Among the comments that have been made, one that my hon. Friend the Member for Sedgefield did not mention was from Jonathan Walker, of the North East chamber of commerce:
“We work alongside our public sector partners and encourage local authorities to be bold, ambitious and pro-growth in their budgets and local plans. We are shocked by what the inspector had to say and feel his recommendations not only stifle the ambitions of Durham, but, by implication, the North East as a whole.”

I do not want to underestimate the scale of the task. We certainly face challenges in county Durham—and more, perhaps, in Easington than anywhere else in the county. We need support to tackle that. The Government’s reduction of the local authority’s budget by more than a quarter of a billion pounds was certainly not helpful. We need more Government support, particularly with infrastructure, on which we get a poor deal. For example, the proposed railway station in Horden in my constituency is still in the pipeline—in the planning stage. It would be a considerable boost to tourism, employment and the mobility of labour, but instead the Government continue to focus on faster rail services, while in east Durham we need greater connectivity to existing lines.
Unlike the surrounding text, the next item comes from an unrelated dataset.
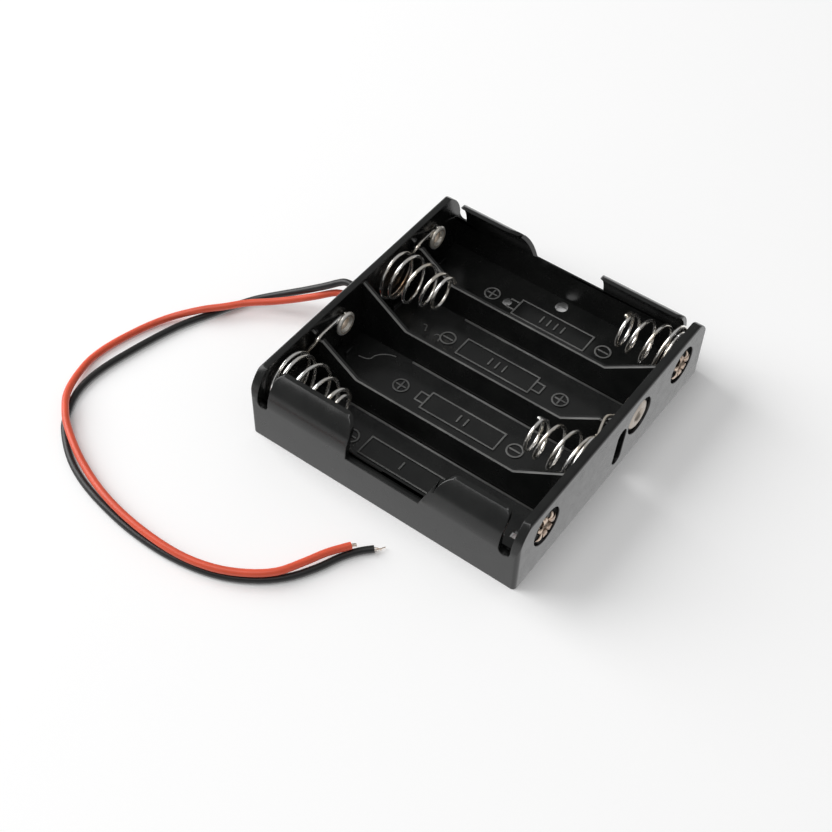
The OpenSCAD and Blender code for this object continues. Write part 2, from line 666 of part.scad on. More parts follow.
black_route = [
    [-out_x - seat, exit_y + 0.3, black_z], [-29.7, 1.57, 9.33], [-31, 1.7, 9.51],
    [-33, 1.7, 9.34], [-34.5, 1.2, 8.65], [-36.6, 0.05, 7.45],
    [-40.6, -1.7, 5.2], [-45, -3.6, 2.9], [-49, -6.1, 1.2], [-51.3, -9.2, 0.7],
    [-53.7, -14.2, 0.7], [-56.8, -21, 0.7], [-59.4, -30.9, 0.7], [-60.7, -38.9, 0.7],
    [-60.1, -44.9, 0.7], [-57.4, -50.2, 0.7], [-54.8, -53.1, 0.7], [-49.8, -56.6, 0.7],
    [-43.9, -59, 0.7], [-36.6, -60.6, 0.7], [-29.2, -61.4, 0.7], [-21.3, -61.2, 0.7],
    [-13.7, -59.6, 0.7], [-7.8, -56.7, 0.7], [-3.3, -52.8, 0.7], [-0.4, -48.3, 0.7],
    [1.5, -44, 0.7], [3.2, -41.2, 0.7], [5.1, -39.1, 0.7]];

module red_lead_run() { color([0.75, 0.15, 0.12]) held_run(1, red_run()); }
module black_lead_run() { color([0.06, 0.06, 0.06]) held_run(4, black_run()); }
function above_table(p) = [for (q = p) [q[0], q[1], max(q[2], lead_d / 2)]];
module red_lead() {
    color([0.75, 0.15, 0.12]) tube(above_table(smooth(red_route, 2)), lead_d);
}
module black_lead() {
    color([0.06, 0.06, 0.06]) tube(above_table(smooth(black_route, 2)), lead_d);
}

// Bare end of a lead: runs on from the last point of its route
module bare_tip(route, length, d) {
    end = route[len(route) - 1];
    way = unit(end - route[len(route) - 2]);
    start = end + seat * way;
    tube([for (t = [0, 0.35, 0.7, 1]) start + length * t * way - [0, 0, 0.1 * t]], d);
}
module red_tip() { color([0.8, 0.6, 0.4]) bare_tip(red_route, 0.8, core_d); }
module black_tip() { color([0.8, 0.6, 0.4]) bare_tip(black_route, 2, core_d / 2); }

tray();
jumper_spring_12();
jumper_spring_34();
jumper_spring_23();
terminal_spring();
eyelet_left_2();
eyelet_left_4();
eyelet_right_3();
star_rivet_right_1();
star_rivet_right_4();
solder_tag_red();
solder_tag_black();
solder_joint_red();
solder_joint_black();
red_lead_run();
black_lead_run();
red_lead();
black_lead();
red_tip();
black_tip();
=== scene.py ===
"""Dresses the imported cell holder: finishes, detailed metal pieces, leads, light and camera."""
from __future__ import annotations

import logging
import math
from dataclasses import dataclass, field
from enum import Enum
from typing import Callable

import bmesh
import bpy
from mathutils import Matrix, Vector

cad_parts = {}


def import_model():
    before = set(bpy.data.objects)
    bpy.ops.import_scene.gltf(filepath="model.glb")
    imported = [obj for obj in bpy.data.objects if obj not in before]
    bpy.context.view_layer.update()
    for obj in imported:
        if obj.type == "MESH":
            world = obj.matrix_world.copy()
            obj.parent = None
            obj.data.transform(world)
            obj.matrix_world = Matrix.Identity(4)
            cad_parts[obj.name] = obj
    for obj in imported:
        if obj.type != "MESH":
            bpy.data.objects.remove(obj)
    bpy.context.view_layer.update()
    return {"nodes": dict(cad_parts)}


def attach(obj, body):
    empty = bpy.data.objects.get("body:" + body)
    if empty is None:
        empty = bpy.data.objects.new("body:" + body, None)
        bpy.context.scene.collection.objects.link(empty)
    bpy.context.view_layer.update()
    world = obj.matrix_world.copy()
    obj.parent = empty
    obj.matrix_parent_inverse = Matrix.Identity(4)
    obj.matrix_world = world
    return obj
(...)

We have had a welcome announcement that Pacer trains are finally to be removed from the network.

County Durham should have our praise for its ambitious plans, and should not be chastised by the Planning Inspectorate. I urge the Minister to give the matter further consideration, look at the views of the business community and local representatives, and help us to get the Planning Inspectorate on board, so that we can move together for a better, more prosperous future for east Durham, county Durham and the north-east.